One of the primary downsides to the ICC is that the United States has not joined the treaty that created it. While the United States has offered minimal support to the ICC, it still has no intention of actually joining the ICC in its efforts. Under United States law, the U.S. cannot pay any money directly to the Court. The U.S. can assist the Court, however, in more discreet ways, such as by protecting integral witnesses, sharing data, and providing forensic assistance. As a major international power, it remains to be seen how a body such as the ICC can function while such a major actor as the United States remains outside its purview.

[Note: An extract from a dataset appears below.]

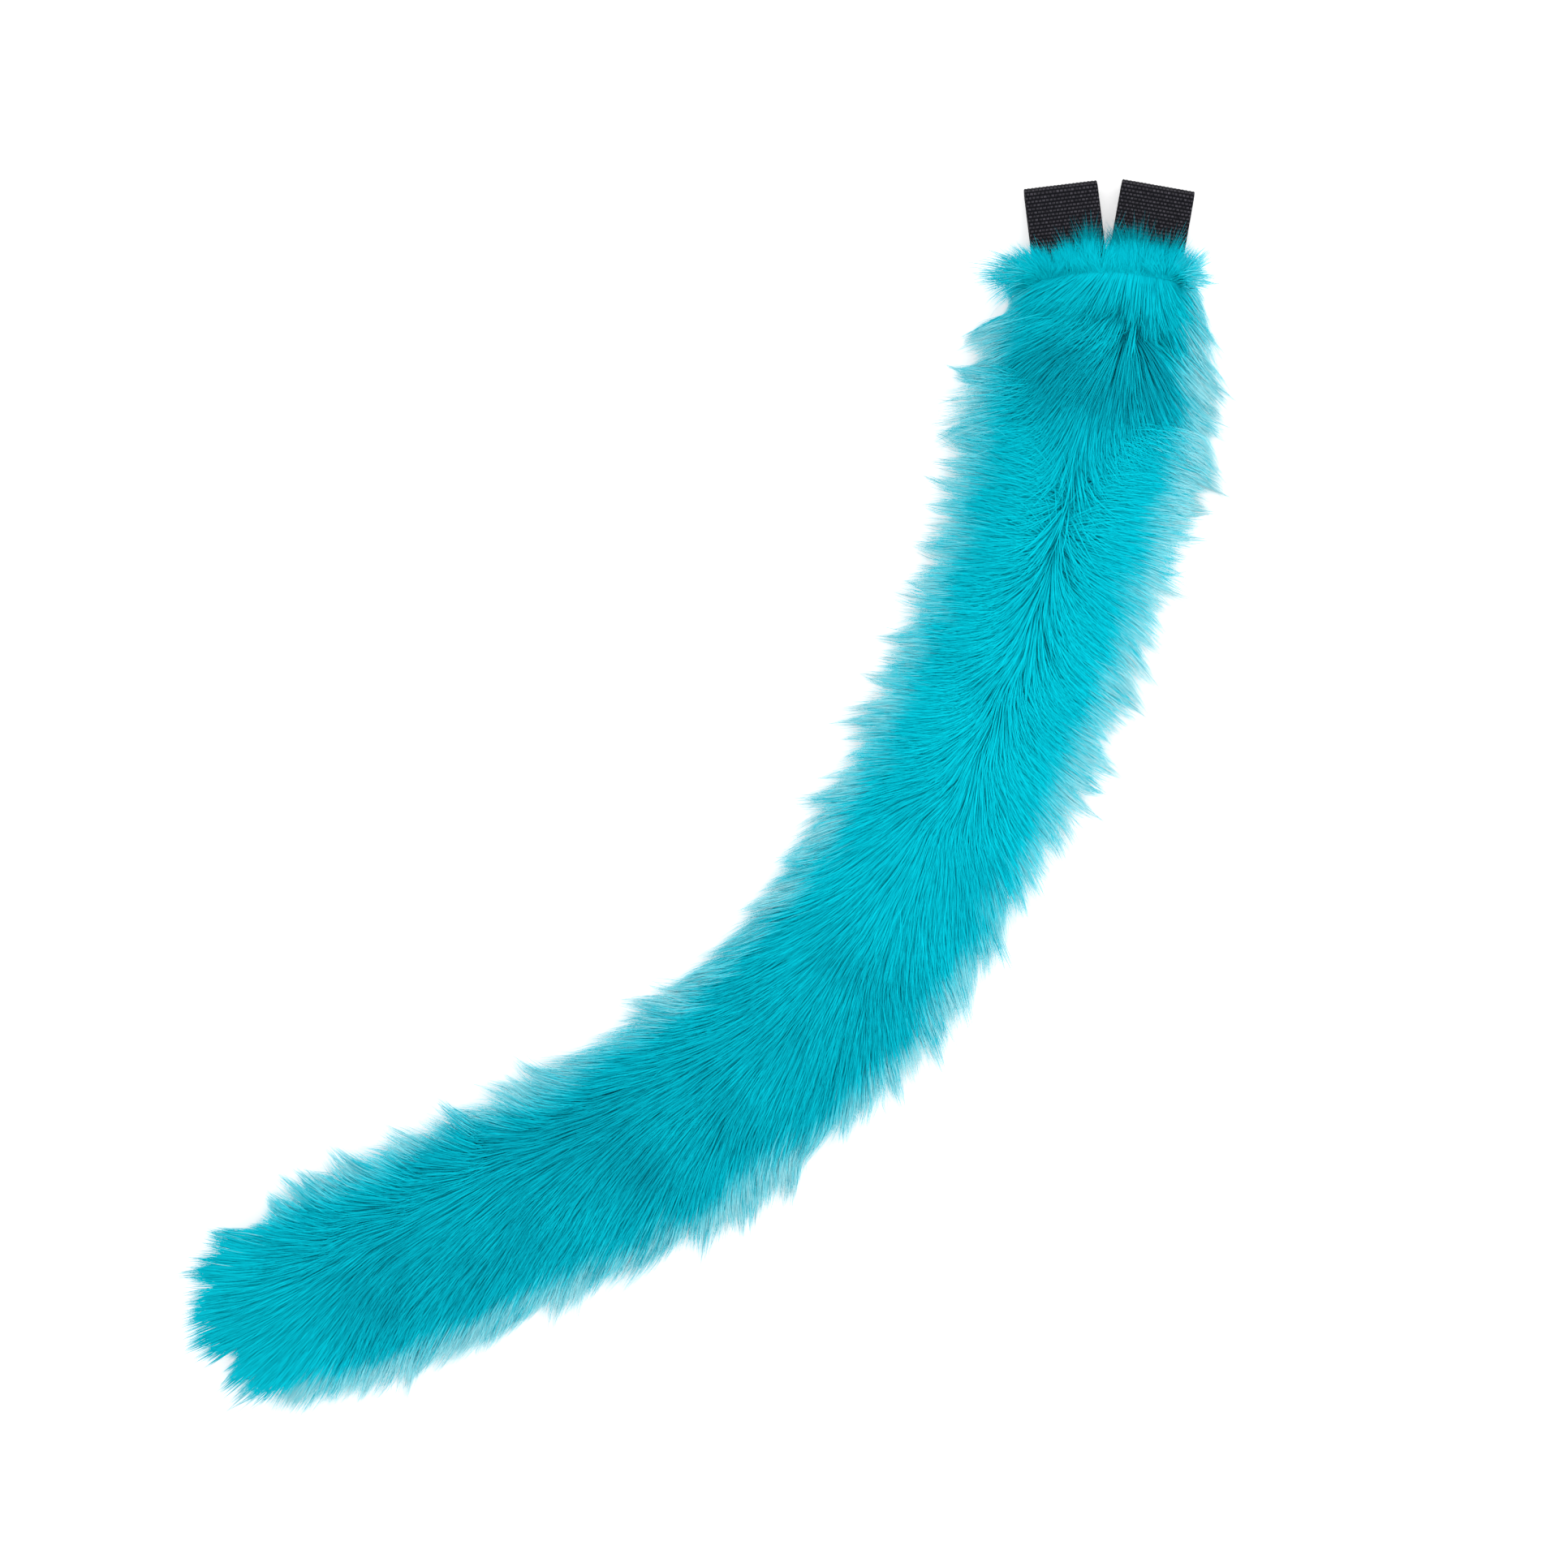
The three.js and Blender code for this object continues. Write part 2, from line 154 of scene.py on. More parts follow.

Violations of human rights remain widespread in the present day global context. As has been discussed, many international laws and treaties apply to the human rights violations taking place across the globe. From the Genocide Convention in 1948 to the International Bill of Human Rights in 1976, these laws and treaties have changed the landscape of how human rights abuses are handled in an increasingly interconnected world. Furthermore, the governments and international bodies involved in the human rights field play significant roles in resolving varying human rights abuses and provide important ways to deter future actors from committing such abuses. While neither the treaties nor the international bodies are without flaw, each does meaningful work in progressing towards a world with fewer human rights violations.